Come vede il nostro sci oggi?
«Le ragazze sono forti, ma Goggia e Brignone devono smussare la rivalità. E Bassino dovrebbe piantarla di sprecare energie nella velocità. Dietro di loro non vedo molto. Però il problema del ricambio è più serio tra i maschi: si lega anche ai costi alti, lo sci sta diventando sport per ricchi».
Piero Gros, telecronista per la TSI.
«Dopo tre anni con la Rai ho avuto l'offerta degli svizzeri: sono ancora con loro dopo 26 anni. Mi piace e mi diverte».
Lei è della Val di Susa: è pro-Tav o no-Tav?
«Non so giudicare se l'alta velocità serva. Ma sotto il Gottardo gli svizzeri hanno creato un tunnel di 56 km e nessuno ha detto nulla. Certe polemiche mi ricordano il no al nucleare: non lo vogliamo, però già a Grenoble trovi le centrali e a noi fanno pagare l'energia il 40% in più».
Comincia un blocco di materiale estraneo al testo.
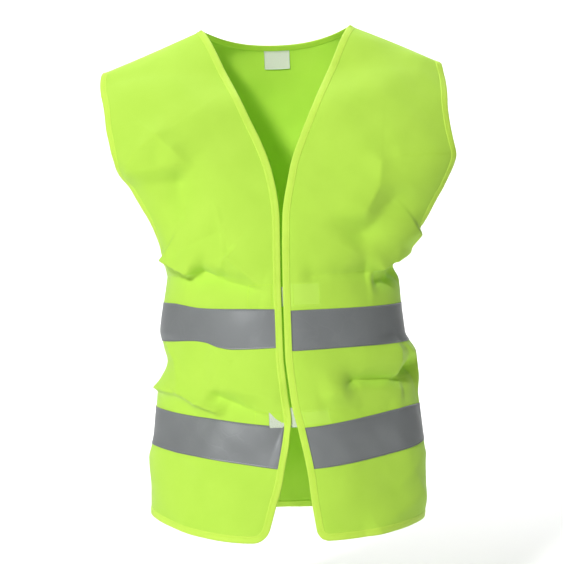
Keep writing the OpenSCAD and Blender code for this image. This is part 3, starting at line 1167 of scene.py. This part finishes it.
@dataclass
class ClothPanels:
    """The three cuts of knitted cloth."""

    wardrobe: Wardrobe
    thickness: float = 0.5 * MM

    def build(self) -> dict[Part, bpy.types.Object]:
        """Makes the back and both fronts and returns them by part.

        Returns:
            The three pieces, by part.
        """
        made = {}
        for part in Part:
            nodes = ("back_panel",) if part is Part.BACK else (
                f"{part.value}_front_strap", f"{part.value}_front_panel")
            name = f"{part.value}_cloth"
            piece = dress(self.panel(name, part), self.wardrobe.knit)
            RIDER.attach(piece, part, nodes)
            made[part] = piece
        return made

    def panel(self, name: str, part: Part) -> bpy.types.Object:
        """Makes one cut as a thin closed shell on the worn surface.

        Each point of the grid is the worn surface at (u, v), moved out and in by half of
        the thickness along the surface's own outward direction.

        Args:
            name: the piece's name.
            part: the cut of cloth.

        Returns:
            The new object.
        """
        across, down = PANEL_GRID[part]
        low = -1.0 if part is Part.BACK else 0.0
        u, v = np.meshgrid(np.linspace(low, 1, across), np.linspace(0, HEM_ROW, down))
        p, _, _, out = DRAPES[part].axes(u, v)
        uv = np.stack([self.run(p, 1), -self.run(p, 0)], -1)
        half = self.thickness / 2
        piece = shell(name, p + out * half, p - out * half, uv, flip=part is not Part.LEFT)
        backing = self.backing(part, u, v).ravel()
        layer = piece.data.attributes.new("backing", "FLOAT", "POINT")
        layer.data.foreach_set("value", np.concatenate([backing, backing]).astype(np.float32))
        return piece

    def backing(self, part: Part, u: np.ndarray, v: np.ndarray) -> np.ndarray:
        """Returns 1 where a pale pad behind the left front shows through it, 0 elsewhere.

        Args:
            part: the cut of cloth.
            u: across the cloth, 0 to 1, or from -1 on the back.
            v: down the cloth, 0 at the shoulder and HEM_ROW at the hem.

        Returns:
            A share from 0 to 1 at each point.
        """
        shown = np.zeros_like(u)
        if part is Part.LEFT:
            for top, bottom in PATCH_ROWS:
                rows = ease((v - top) / 0.03) * ease((bottom - v) / 0.03)
                shown = np.maximum(shown, rows * ease((PATCH_SHARE - u) / 0.012))
        return shown

    def run(self, p: np.ndarray, axis: int) -> np.ndarray:
        """Returns the metres of cloth run along one axis of a grid of points.

        Args:
            p: a grid of points.
            axis: 0 down or 1 across.

        Returns:
            Metres at each point.
        """
        steps = np.linalg.norm(np.diff(p, axis=axis), axis=-1)
        start = np.zeros_like(np.take(steps, [0], axis))
        return np.concatenate([start, np.cumsum(steps, axis)], axis)


BINDING_PROFILE = (
    (-1.2, 0.28), (-0.9, 0.62), (0.2, 0.72), (1.6, 0.55), (3.0, 0.74),
    (5.0, 0.80), (6.8, 0.78), (7.6, 0.56), (8.0, 0.0),
)
BINDING_STITCH = (1.6 * MM, 0.62 * MM)


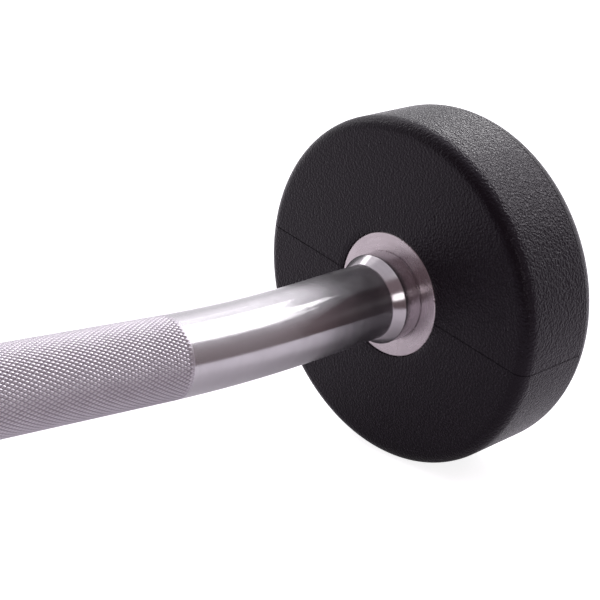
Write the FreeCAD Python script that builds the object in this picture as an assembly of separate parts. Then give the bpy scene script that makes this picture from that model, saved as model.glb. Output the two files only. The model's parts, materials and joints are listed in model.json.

È vero che a volte usa gli sci al contrario?
«Solo per cazzeggiare: io li metto così, vediamo se mi battete».
L'Intelligenza Artificiale avanza: un giorno un robot batterà un umano sugli sci? «Impossibile. Potrebbe accadere in discesa, ma non in gigante o nello slalom, dove conta la reazione istintiva. Qui l'uomo vincerà sempre».